I saw it every day during the Great Recession as I spoke with investors holding stocks that were shells of their former selves.
There is one simple way to protect against such a loss – diversification helps you ride out storms when one investment is doing poorly as the others will hopefully balance it out. Understand though that just buying different stocks doesn’t make you diversified.
“A mistake some investors make is thinking that by buying ten individual stocks, that they are diversified. Unfortunately, that is generally false. It is better to have a mix of stocks and bonds, and perhaps even real estate, natural resources or commodities.
“When thinking about stocks it is good to have a mix of investments in big companies and smaller companies, domestic companies and foreign companies, companies in tech coupled with utility companies, and retail companies, etc.,” says Hatch.
You can accomplish this in many ways from Target Date funds, to using a robo-advisor to manage a balanced portfolio of index funds, or selecting broad based index funds through a discount brokerage.

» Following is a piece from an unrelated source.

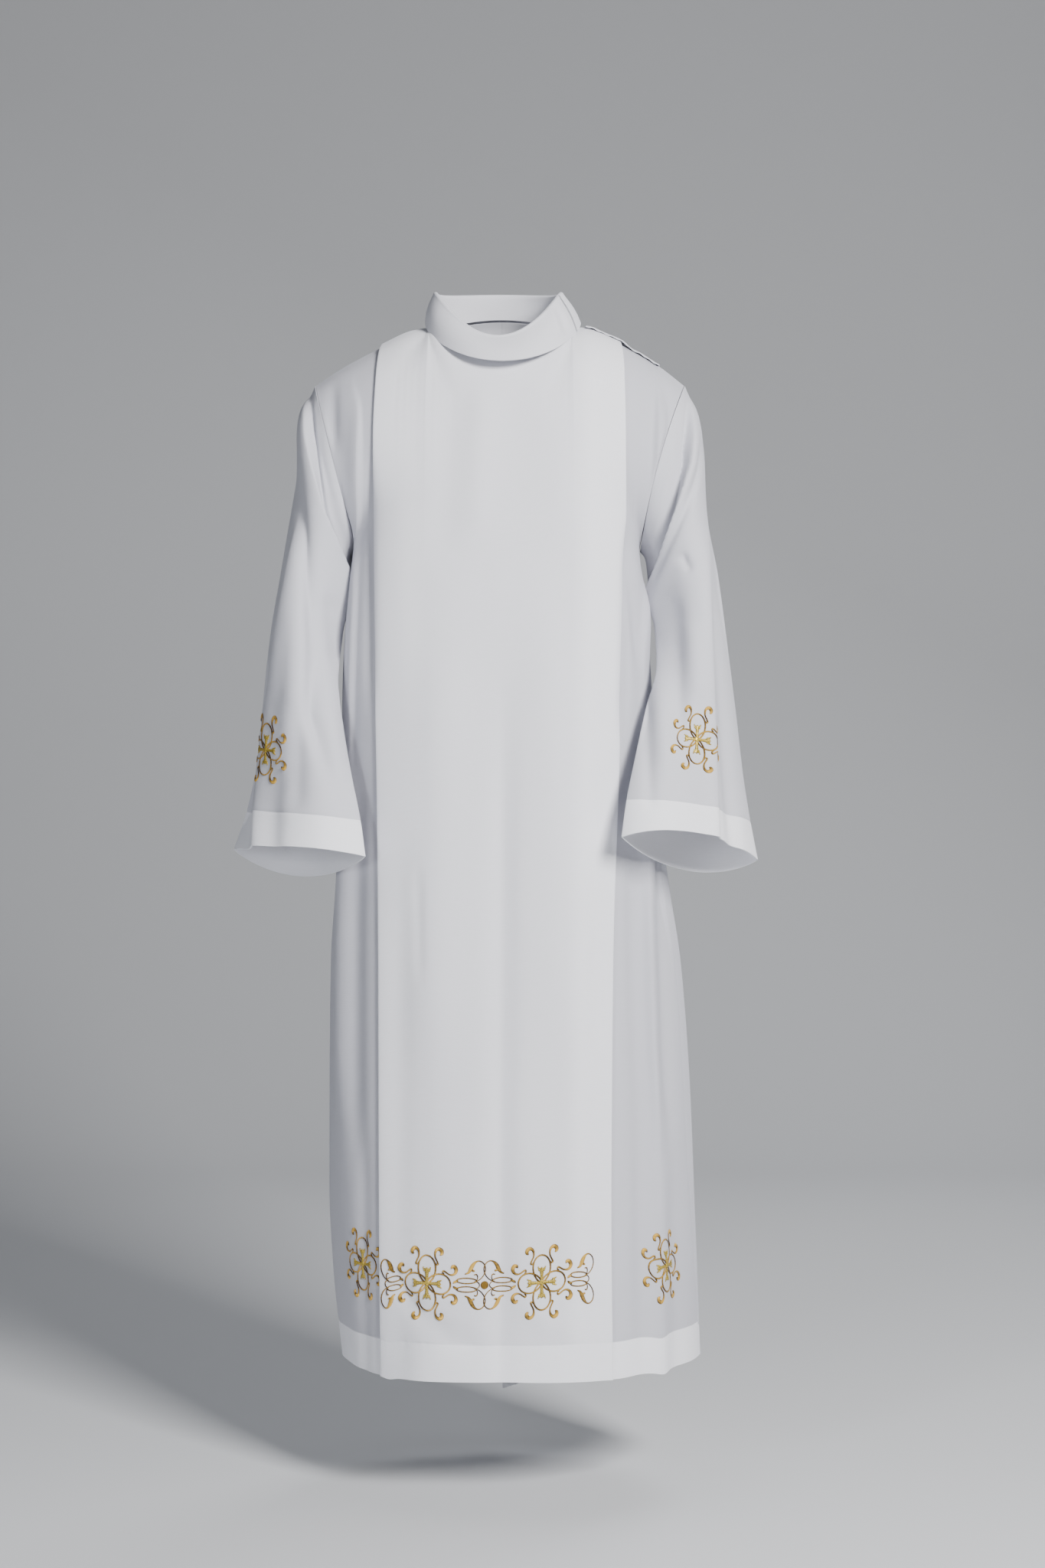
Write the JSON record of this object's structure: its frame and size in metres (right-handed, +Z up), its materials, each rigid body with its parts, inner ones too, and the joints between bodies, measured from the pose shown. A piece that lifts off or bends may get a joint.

12. Dividends Play A Bigger Role Than You Think
Dividend paying stocks have been a popular investment option over the past decade. Thanks to the anemic interest rate climate, investors have fled to them as a means to get a return. Dividend paying stocks aren’t typically viewed as sexy or exciting as they typically come from older companies.
It’s not surprising, however, that Motley Fool reports just how significant of a role dividends play in investing. From 1927 – 2012, reinvested dividends made up:
- 42 percent of large-cap stock returns
- 36 percent of mid-cap stock returns
- 31 percent of small-cap returns
Dividend paying stocks also tend to outperform their non-paying counterparts year over year. If you don’t know where to start with dividends, index funds are a good place to begin.
Many of these investing statistics are concerning. That does not mean it has to drive you to despair. In nearly every instance, a few simple changes can reverse the course in your favor and set you down your desired path.